** RAW DATA **
· · · ·

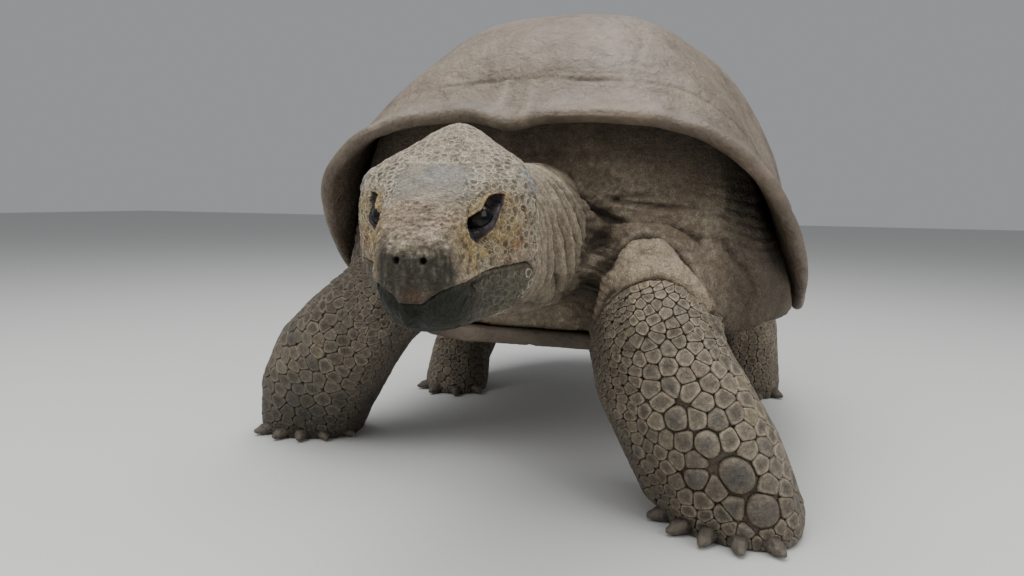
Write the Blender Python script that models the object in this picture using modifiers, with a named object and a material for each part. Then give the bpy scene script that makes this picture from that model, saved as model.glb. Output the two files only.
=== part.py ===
"""A giant tortoise, life size, standing in mid-stride with its head lowered, as a museum model.

Metres, +Z up. The tortoise faces -Y and its left side is +X. It is modelled about the middle of its
shell with the floor at z = 0, and is then moved so that the origin lies under the middle of its box.
The flesh is modelled whole, from lofts that are blended, and parted with thin cuts.
"""

import math

import bmesh
import bpy
from mathutils import Matrix, Vector

# --- driving dimensions ------------------------------------------------------------------------------
GAP = 0.0004  # between neighbouring solids

SHELL_HALF_WIDTH = 0.400
SHELL_FRONT = 0.495  # middle of the shell to the nape rim
SHELL_REAR = 0.575  # middle of the shell to the tail rim
SHELL_TOP = 0.768
SHELL_WALL = 0.016
BRIDGE_HEIGHT = 0.262  # lower edge of the shell along its flanks
ARCH_HEIGHT = 0.560  # rim over the neck
ARCH_ANGLE = math.radians(49.3)  # how far round the high front rim reaches
HIP_RISE = 0.045  # rim over each hind leg
HIP_ANGLE = math.radians(140)
FRONT_SQUARENESS = 4.4  # superellipse exponents of the rim seen from above
REAR_SQUARENESS = 2.6
CROWN_SQUARENESS = 2.02  # and of the upper dome
DOME_REACH_POWER = 2.65  # how full the dome's profile is: how far out it stays, and how fast it climbs
DOME_CLIMB_POWER = 2.05
MARGINAL_BAND = 0.17  # share of the dome's profile taken by the flared marginal plates
FLARE = 0.084  # how much wider than the dome the rim is at front and rear, as a share of its reach
FLANK_FLARE = 0.035  # and along the flanks

PLASTRON_HEIGHT = 0.222  # underside of the belly plate
PLASTRON_WALL = 0.024
PLASTRON_FRONT = 0.405
PLASTRON_REAR = 0.420
LOBE_HALF_WIDTH = 0.215
BRIDGE_RISE = 0.036  # how far the belly plate turns up along its bridges

HEAD_PLACE = Vector((0.0568, -0.901, 0.4252))  # midway between the eyes
HEAD_TURN = math.radians(7.0)  # to its left
HEAD_DIP = math.radians(12.8)
EYE_RADIUS = 0.0155
EYE_SPREAD = 0.0365  # middle of the head to the middle of each eye
EYE_AHEAD = 0.0070
EYE_LIFT = 0.0062

FORE_CLAWS = 5
FORE_CLAW_SIZE = (0.041, 0.0145, 0.0125)  # length, half width, half height
HIND_CLAWS = 4
HIND_CLAW_SIZE = (0.038, 0.0135, 0.0115)
SOLE_DEPTH = 0.03  # how far each limb is drawn below the floor before it is cut off flat

FLESH_INSET = SHELL_WALL + 0.005  # from the shell's outside to the flesh under it
FLESH_VOXEL = 0.009
FLESH_SHARE = 0.011  # share of the blended flesh's faces that is kept

RIM_STEPS = 40
DOME_STEPS = 7

# Linear colour and roughness of each finish.
SHELL_FINISH = ((0.21, 0.17, 0.135), 0.55)
PLASTRON_FINISH = ((0.16, 0.13, 0.10), 0.60)
SKIN_FINISH = ((0.14, 0.115, 0.085), 0.75)
EYE_FINISH = ((0.012, 0.010, 0.010), 0.08)
CLAW_FINISH = ((0.10, 0.085, 0.065), 0.50)


for old in list(bpy.data.objects):
    bpy.data.objects.remove(old)
parts = bpy.data.collections.new("giant_tortoise")
cutters = bpy.data.collections.new("cutters")
bpy.context.scene.collection.children.link(parts)
bpy.context.scene.collection.children.link(cutters)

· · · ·

** WRITTEN REQUEST **
Copy all lines of the material above where the string "that" occurs.

** EXPECTED ANSWER **
Write the Blender Python script that models the object in this picture using modifiers, with a named object and a material for each part. Then give the bpy scene script that makes this picture from that model, saved as model.glb. Output the two files only.
shell with the floor at z = 0, and is then moved so that the origin lies under the middle of its box.
The flesh is modelled whole, from lofts that are blended, and parted with thin cuts.
FLESH_SHARE = 0.011  # share of the blended flesh's faces that is kept